### [Raw data]
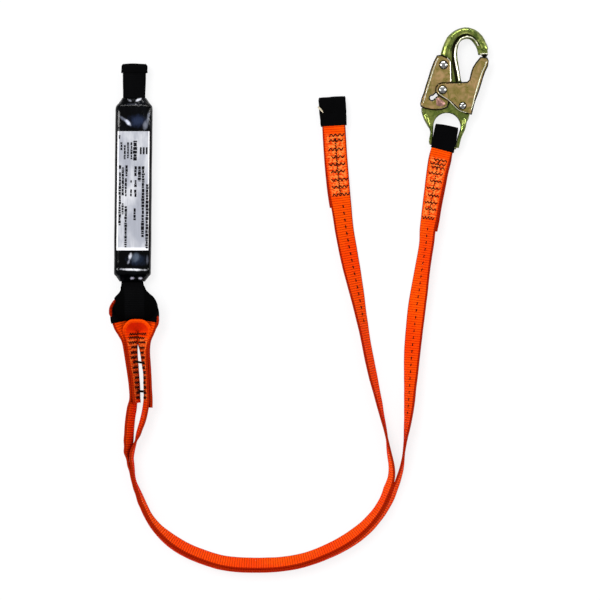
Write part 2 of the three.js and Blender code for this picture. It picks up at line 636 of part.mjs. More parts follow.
// --------------------------------------------------------------- snap hook
// The hook is built about z = 0 and its meshes are moved up to HOOK_Z.
const BODY_HALF = 5;           // half thickness of the forging
const BODY_BEVEL = 0.7;
const LEVER_IN = 5.4;          // lever side plates, from the mid-plane
const LEVER_OUT = 7;
const GATE_IN = 7.4;           // gate side plates, from the mid-plane
const GATE_OUT = 9;
const PLATE_BEVEL = 0.3;
const WEB_INSET = 0.4;         // a plate's web stops short of its outer faces
const GATE_PIVOT = [176.87, 209.82];
const LEVER_PIVOT = [156.35, 254.1];
const LOCK_PIN = [155.27, 227.1];
const LEVER_HOLE = { centre: [143.82, 218.35], radius: 3.5 };
const PIVOT_HOLE_RADIUS = 2.75;
const LOCK_PIN_HOLE_RADIUS = 2.55;
const SLOT_RADIUS = 2.9;
const BODY_CUT_HALF = 8;       // half lengths of the cutters
const PLATE_CUT_HALF = 12;
const GATE_TRAVEL = 24;        // degrees
const LEVER_RATIO = 0.37;      // lever turn for each degree of the gate
const HEAD_CLEAR = 0.3;        // plate face to rivet head
const BAR_RADIUS = 4.3;
const BAR_HALF_LENGTH = 14.1;
const EYE_TURN = Math.atan2(-0.179, 0.984);
const EYE_ARCH = { radius: 14.7, centre: 18.4, steps: 12 };
const POCKET = { radius: 5, halfDepth: 3.2, slotLength: 14, slotWidth: 3.2, slotOffset: 3.4 };
const SPRING = { wire: 0.45, radius: 3.6, turns: 3.5, pitch: 1.25, leg: 4.5, steps: 72 };

// inner edge of the eye's +X arm: across from the bar's middle, away from the
// leg. The other arm mirrors it
const EYE_ARM = [[12.85, 3], [13.2, 8], [14, 13], [14.6, 18]];

// Outlines below are x, y.
// forging: outside of the crown, -X side of the shank, down to the eye
const BODY_LEFT = [
  [204.19, 264.9], [203.87, 269.76], [202.79, 275.7], [200.95, 280.56], [198.25, 285.2],
  [194.15, 289.63], [188.75, 292.87], [183.35, 294.38], [179.03, 294.6], [174.71, 293.3],
  [169.31, 290.93], [163.91, 287.8], [160.13, 283.8], [157.43, 278.4], [155.27, 273],
  [153.65, 267.6], [152.57, 262.2], [151.38, 255.72], [150.19, 248.16], [149.76, 240.6],
  [150.09, 235.2], [152.03, 232.61], [160.24, 232.18], [162.18, 230.45], [162.07, 227.86],
  [159.59, 222.78], [157.65, 216.84], [154.84, 211.87], [149.22, 210.79], [140.15, 210.04],
  [134.1, 209.06], [132.27, 207.12], [132.48, 203.88], [133.67, 199.56], [135.83, 194.16],
  [138.85, 189.84], [140.8, 185.95], [142.09, 181.74], [141.66, 178.5], [140.91, 174.72],
  [140.47, 171.48], [141.12, 168.46], [143.28, 167.38],
];
// forging: +X side from the eye up the shank, then the inside of the crown
const BODY_RIGHT = [
  [172.77, 164.35], [173.63, 167.59], [174.49, 171.48], [175.57, 175.37], [177.3, 179.47],
  [179.25, 183.36], [180.33, 187.03], [181.41, 192], [183.35, 195.67], [184.43, 200.64],
  [184.75, 205.5], [184.75, 209.82], [184.11, 214.68], [183.13, 219], [182.49, 225.48],
  [181.84, 233.04], [180.97, 235.09], [176.65, 234.98], [175.14, 237.36], [173.74, 246],
  [172.55, 253.56], [171.25, 262.2], [171.15, 269.76], [172.55, 276.02], [173.95, 278.83],
  [175.79, 280.56], [178.17, 281.75], [181.19, 282.4], [184.43, 281.96], [186.91, 280.24],
  [189.07, 277.43], [191.02, 274.51], [192.31, 271.49], [193.29, 268.03], [193.72, 264.9],
];
const GATE_OUTER_EDGE = [
  [196.53, 261.44], [202.68, 260.9], [203.76, 258.31], [203.01, 252.91], [200.09, 246.86],
  [197.82, 240.6], [196.31, 235.2], [194.15, 228.18], [191.88, 221.7], [189.72, 216.3],
  [187.99, 210.9],
];
const GATE_PLATE = [
  [155.27, 234.01], [160.02, 233.69], [163.91, 234.12], [174.71, 234.12], [182.27, 234.66],
  [185.08, 237.36], [186.91, 245.46], [188.75, 250.75], [192.21, 256.15],
  ...GATE_OUTER_EDGE,
  [186.91, 206.04], [185.94, 201.29], [181.19, 202.37], [176.87, 203.99], [173.63, 205.82],
  [170.39, 209.06], [167.15, 212.3], [162.83, 215.54], [158.51, 217.92], [153.54, 220.3],
  [150.09, 222.67], [148.57, 225.91], [148.9, 229.8], [151.6, 232.82],
];
const GATE_WEB = [
  ...GATE_OUTER_EDGE,
  [187.35, 207.77], [185.73, 207.98], [186.27, 211.22], [187.99, 216.84], [190.15, 222.24],
  [192.42, 228.72], [194.58, 235.63], [196.09, 241.14], [198.36, 247.51], [201.17, 253.34],
  [201.93, 257.88], [201.6, 258.96], [196.96, 259.5],
];
const LEVER_PLATE = [
  [149.87, 263.28], [153.76, 263.71], [161.75, 260.04], [163.59, 257.34], [164.13, 248.16],
  [164.45, 235.2], [163.48, 228.72], [162.18, 221.16], [161.32, 213.6], [159.81, 208.96],
  [154.19, 206.69], [148.79, 206.26], [142.31, 206.8], [135.83, 208.2], [132.59, 209.71],
  [132.27, 211.87], [133.67, 217.92], [135.83, 223.32], [137.99, 230.88], [140.15, 237.36],
  [143.39, 248.16], [146.63, 256.8],
];
const LEVER_WEB = [
  [147.28, 257.34], [143.61, 247.94], [140.37, 237.14], [138.21, 230.66], [136.05, 223.1],
  [134.53, 218.35], [136.26, 217.92], [137.77, 222.46], [139.93, 230.02], [142.09, 236.5],
  [145.33, 247.3], [148.79, 256.58],
];

// a manifold needs shared vertices, so normals and uvs go before the merge
function solid(geometry) {
  for (const key of Object.keys(geometry.attributes)) {
    if (key !== 'position') geometry.deleteAttribute(key);
  }
  const merged = mergeVertices(geometry, 1e-4);
  return new wasm.Manifold(new wasm.Mesh({
    numProp: 3,
    vertProperties: new Float32Array(merged.attributes.position.array),
    triVerts: new Uint32Array(merged.index.array),
  }));
}

function addHookPart(name, manifold, material) {
  const mesh = manifold.getMesh();
  const geometry = new THREE.BufferGeometry();
  geometry.setAttribute('position', new THREE.Float32BufferAttribute(mesh.vertProperties, 3));
  geometry.setIndex([...mesh.triVerts]);
  geometry.computeVertexNormals();
  addMesh(name, geometry, material).position.set(0, 0, HOOK_Z);
}

function slab(outline, z0, z1, bevel = 0) {
  const shape = new THREE.Shape(outline.map(([x, y]) => new THREE.Vector2(x, y)));
  const geometry = new THREE.ExtrudeGeometry(shape, {
    depth: z1 - z0 - 2 * bevel,
    bevelEnabled: bevel > 0,
    bevelThickness: bevel,
    bevelSize: bevel,
    bevelOffset: -bevel,
    bevelSegments: 1,
    steps: 1,
  });
  return solid(geometry.translate(0, 0, z0 + bevel));
}

// cylinder along Z
function pin([x, y], radius, halfLength, sides = 24) {
  const geometry = new THREE.CylinderGeometry(radius, radius, 2 * halfLength, sides);
  return solid(geometry.rotateX(Math.PI / 2).translate(x, y, 0));
}

// turn a point about a centre, angle in radians
function turn([x, y], [centreX, centreY], angle) {
  const cos = Math.cos(angle);
  const sin = Math.sin(angle);
  const [dx, dy] = [x - centreX, y - centreY];
  return [centreX + dx * cos - dy * sin, centreY + dx * sin + dy * cos];
}

// point in the eye: across along the webbing bar, up away from the leg
const eyePoint = (across, up) => turn([BAR[0] + across, BAR[1] + up], BAR, EYE_TURN);

function bodyOutline() {
  const leftArm = EYE_ARM.map(([across, up]) => eyePoint(-across, up));
  const rightArm = EYE_ARM.map(([across, up]) => eyePoint(across, up)).reverse();
  const { radius, centre, steps } = EYE_ARCH;
  const arch = Array.from({ length: steps + 1 }, (_, k) => {
    const angle = Math.PI - Math.PI * k / steps;
    return eyePoint(radius * Math.cos(angle), centre + radius * Math.sin(angle));
  });
  return [...BODY_LEFT, ...leftArm, ...arch, ...rightArm, eyePoint(13.4, -2.6), ...BODY_RIGHT];
}

// round spring pocket, with a slot to the forging's edge towards side * X
function cutSpringPocket(body, pivot, side) {
  const { radius, halfDepth, slotLength, slotWidth, slotOffset } = POCKET;
  const slot = new THREE.BoxGeometry(slotLength, slotWidth, 2 * halfDepth);
  slot.translate(pivot[0] + side * slotLength / 2, pivot[1] - side * slotOffset, 0);
  return body.subtract(pin(pivot, radius, halfDepth)).subtract(solid(slot));
}

// forging: crown, shank, shoulders and an eye closed by the webbing bar
function hookBody() {
  const bar = new THREE.CylinderGeometry(BAR_RADIUS, BAR_RADIUS, 2 * BAR_HALF_LENGTH, 28);
  bar.rotateZ(Math.PI / 2 + EYE_TURN).translate(BAR[0], BAR[1], 0);
  let body = slab(bodyOutline(), -BODY_HALF, BODY_HALF, BODY_BEVEL).add(solid(bar));
  for (const pivot of [GATE_PIVOT, LEVER_PIVOT]) {
    body = body.subtract(pin(pivot, PIVOT_HOLE_RADIUS, BODY_CUT_HALF));
  }
  body = cutSpringPocket(body, GATE_PIVOT, 1);
  return cutSpringPocket(body, LEVER_PIVOT, -1);
}

// two side plates joined by a web
function platePair(outline, web, inner, outer) {
  return slab(outline, inner, outer, PLATE_BEVEL)
    .add(slab(outline, -outer, -inner, PLATE_BEVEL))
    .add(slab(web, -outer + WEB_INSET, outer - WEB_INSET));
}

// gate: its web runs along the outer, +X edge
function gate() {
  return platePair(GATE_PLATE, GATE_WEB, GATE_IN, GATE_OUT)
    .subtract(pin(GATE_PIVOT, PIVOT_HOLE_RADIUS, PLATE_CUT_HALF))
    .subtract(pin(LOCK_PIN, LOCK_PIN_HOLE_RADIUS, PLATE_CUT_HALF));
}

// lock lever: a thumb web along the -X edge, and a slot that follows the lock
// pin as gate and lever turn, from 2 degrees before the travel to its end
function lockLever() {
  let lever = platePair(LEVER_PLATE, LEVER_WEB, LEVER_IN, LEVER_OUT)
    .subtract(pin(LEVER_PIVOT, PIVOT_HOLE_RADIUS, PLATE_CUT_HALF))
    .subtract(pin(LEVER_HOLE.centre, LEVER_HOLE.radius, PLATE_CUT_HALF));
  for (let degrees = -2; degrees <= GATE_TRAVEL + 1; degrees += 1.5) {
    const onGate = turn(LOCK_PIN, GATE_PIVOT, degToRad(degrees));
    const onLever = turn(onGate, LEVER_PIVOT, degToRad(-degrees * LEVER_RATIO));
    lever = lever.subtract(pin(onLever, SLOT_RADIUS, PLATE_CUT_HALF, 20));
  }
  return lever;
}

// rivet with a domed head on both ends; under: mid-plane to underside of head
function rivet([x, y], { shank, head, under, rise }) {
  const half = [
    [shank, under], [head, under], [head * 0.88, under + rise * 0.5],
    [head * 0.55, under + rise * 0.9], [0, under + rise],
  ];
  const mirrored = half.map(([radius, height]) => [radius, -height]).reverse();
  const profile = [...mirrored, ...half].map((point) => new THREE.Vector2(...point));
  const geometry = new THREE.LatheGeometry(profile, 28);
  return solid(geometry.rotateX(Math.PI / 2).translate(x, y, 0));
}

// centre line of a torsion spring: a straight leg, then the coil
class Coil extends THREE.Curve {
  constructor([x, y], legAngle) {
    super();
    Object.assign(this, { x, y, legAngle });
  }

  getPoint(u, target = new THREE.Vector3()) {
    const { radius, turns, pitch, leg } = SPRING;
    const pastLeg = u * (2 * Math.PI * turns * radius + leg) - leg;
    const wound = Math.max(0, pastLeg) / radius;
    const back = Math.max(0, -pastLeg);
    const angle = this.legAngle - Math.PI / 2 - wound;
    return target.set(
      this.x + radius * Math.cos(angle) + back * Math.cos(this.legAngle),
      this.y + radius * Math.sin(angle) + back * Math.sin(this.legAngle),
      pitch * (wound / (2 * Math.PI) - turns / 2),
    );
  }
}

// torsion spring round a rivet, in the forging's pocket
function spring(pivot, legAngle) {
  const section = Array.from({ length: 6 }, (_, k) => {
    const angle = k * Math.PI / 3;
    return new THREE.Vector2(SPRING.wire * Math.cos(angle), SPRING.wire * Math.sin(angle));
  });
  const shape = new THREE.Shape(section);
  shape.closePath();
  return solid(new THREE.ExtrudeGeometry(shape, {
    steps: SPRING.steps,
    bevelEnabled: false,
    extrudePath: new Coil(pivot, legAngle),
  }));
}

const gateHead = { under: GATE_OUT + HEAD_CLEAR };
const leverHead = { under: LEVER_OUT + HEAD_CLEAR };
addHookPart('hook_body', hookBody(), 'forging');
addHookPart('gate', gate(), 'plate');
addHookPart('lock_lever', lockLever(), 'plate');
addHookPart('gate_rivet',
  rivet(GATE_PIVOT, { shank: 2.4, head: 3.4, rise: 1.5, ...gateHead }), 'rivet');
addHookPart('lock_pin_rivet',
  rivet(LOCK_PIN, { shank: 2.2, head: 4.1, rise: 1.6, ...gateHead }), 'rivet');
addHookPart('lever_rivet',
  rivet(LEVER_PIVOT, { shank: 2.4, head: 4.1, rise: 1.7, ...leverHead }), 'rivet');
addHookPart('gate_spring', spring(GATE_PIVOT, 0), 'spring');
addHookPart('lever_spring', spring(LEVER_PIVOT, Math.PI), 'spring');

export default root;
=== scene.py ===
# Shock absorbing lanyard, laid out flat on the floor (Z up).
# The absorber pack lies at -X with its harness loop towards +Y. Both legs start at the
# yoke below it, pass the bight at -Y and climb at +X: leg A to the snap hook, leg B to
# a free eye. Lengths are millimetres until a mesh is made; shaders read metres.
import math

import bmesh
import bpy
import numpy as np
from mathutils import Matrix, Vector, noise


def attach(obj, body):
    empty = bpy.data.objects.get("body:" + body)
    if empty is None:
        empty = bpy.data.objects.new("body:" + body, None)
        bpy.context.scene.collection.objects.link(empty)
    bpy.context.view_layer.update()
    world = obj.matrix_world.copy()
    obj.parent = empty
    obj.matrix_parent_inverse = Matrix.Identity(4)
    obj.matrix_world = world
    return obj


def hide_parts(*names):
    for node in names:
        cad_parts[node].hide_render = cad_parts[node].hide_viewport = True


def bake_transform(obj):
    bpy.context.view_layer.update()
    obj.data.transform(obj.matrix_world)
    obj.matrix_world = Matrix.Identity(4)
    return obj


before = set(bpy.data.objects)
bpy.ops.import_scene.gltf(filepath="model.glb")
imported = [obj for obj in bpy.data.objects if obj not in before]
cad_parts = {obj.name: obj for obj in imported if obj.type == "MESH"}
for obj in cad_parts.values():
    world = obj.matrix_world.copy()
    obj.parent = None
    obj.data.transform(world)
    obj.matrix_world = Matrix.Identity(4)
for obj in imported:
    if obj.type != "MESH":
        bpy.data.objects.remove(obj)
bpy.context.view_layer.update()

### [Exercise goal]
Return exactly the leading lines of the listing, stopping after the line in which "const EYE_ARM = [[12.85, 3], [13.2, 8], [14, 13], [14.6, 18]];" occurs.

### [Final result]
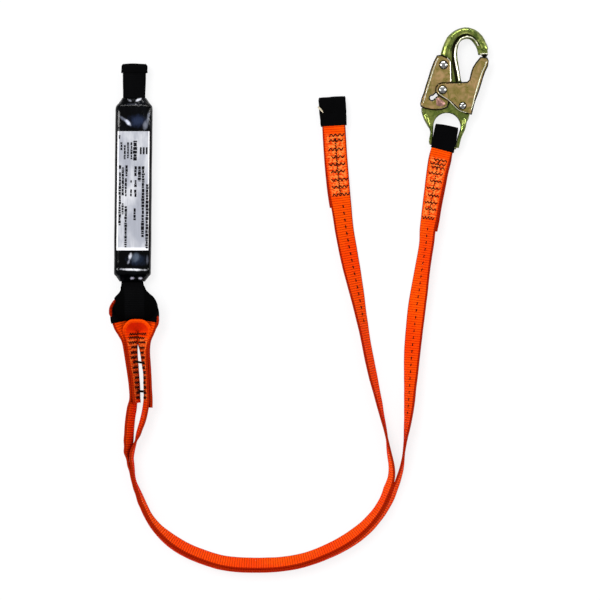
Write part 2 of the three.js and Blender code for this picture. It picks up at line 636 of part.mjs. More parts follow.
// --------------------------------------------------------------- snap hook
// The hook is built about z = 0 and its meshes are moved up to HOOK_Z.
const BODY_HALF = 5;           // half thickness of the forging
const BODY_BEVEL = 0.7;
const LEVER_IN = 5.4;          // lever side plates, from the mid-plane
const LEVER_OUT = 7;
const GATE_IN = 7.4;           // gate side plates, from the mid-plane
const GATE_OUT = 9;
const PLATE_BEVEL = 0.3;
const WEB_INSET = 0.4;         // a plate's web stops short of its outer faces
const GATE_PIVOT = [176.87, 209.82];
const LEVER_PIVOT = [156.35, 254.1];
const LOCK_PIN = [155.27, 227.1];
const LEVER_HOLE = { centre: [143.82, 218.35], radius: 3.5 };
const PIVOT_HOLE_RADIUS = 2.75;
const LOCK_PIN_HOLE_RADIUS = 2.55;
const SLOT_RADIUS = 2.9;
const BODY_CUT_HALF = 8;       // half lengths of the cutters
const PLATE_CUT_HALF = 12;
const GATE_TRAVEL = 24;        // degrees
const LEVER_RATIO = 0.37;      // lever turn for each degree of the gate
const HEAD_CLEAR = 0.3;        // plate face to rivet head
const BAR_RADIUS = 4.3;
const BAR_HALF_LENGTH = 14.1;
const EYE_TURN = Math.atan2(-0.179, 0.984);
const EYE_ARCH = { radius: 14.7, centre: 18.4, steps: 12 };
const POCKET = { radius: 5, halfDepth: 3.2, slotLength: 14, slotWidth: 3.2, slotOffset: 3.4 };
const SPRING = { wire: 0.45, radius: 3.6, turns: 3.5, pitch: 1.25, leg: 4.5, steps: 72 };

// inner edge of the eye's +X arm: across from the bar's middle, away from the
// leg. The other arm mirrors it
const EYE_ARM = [[12.85, 3], [13.2, 8], [14, 13], [14.6, 18]];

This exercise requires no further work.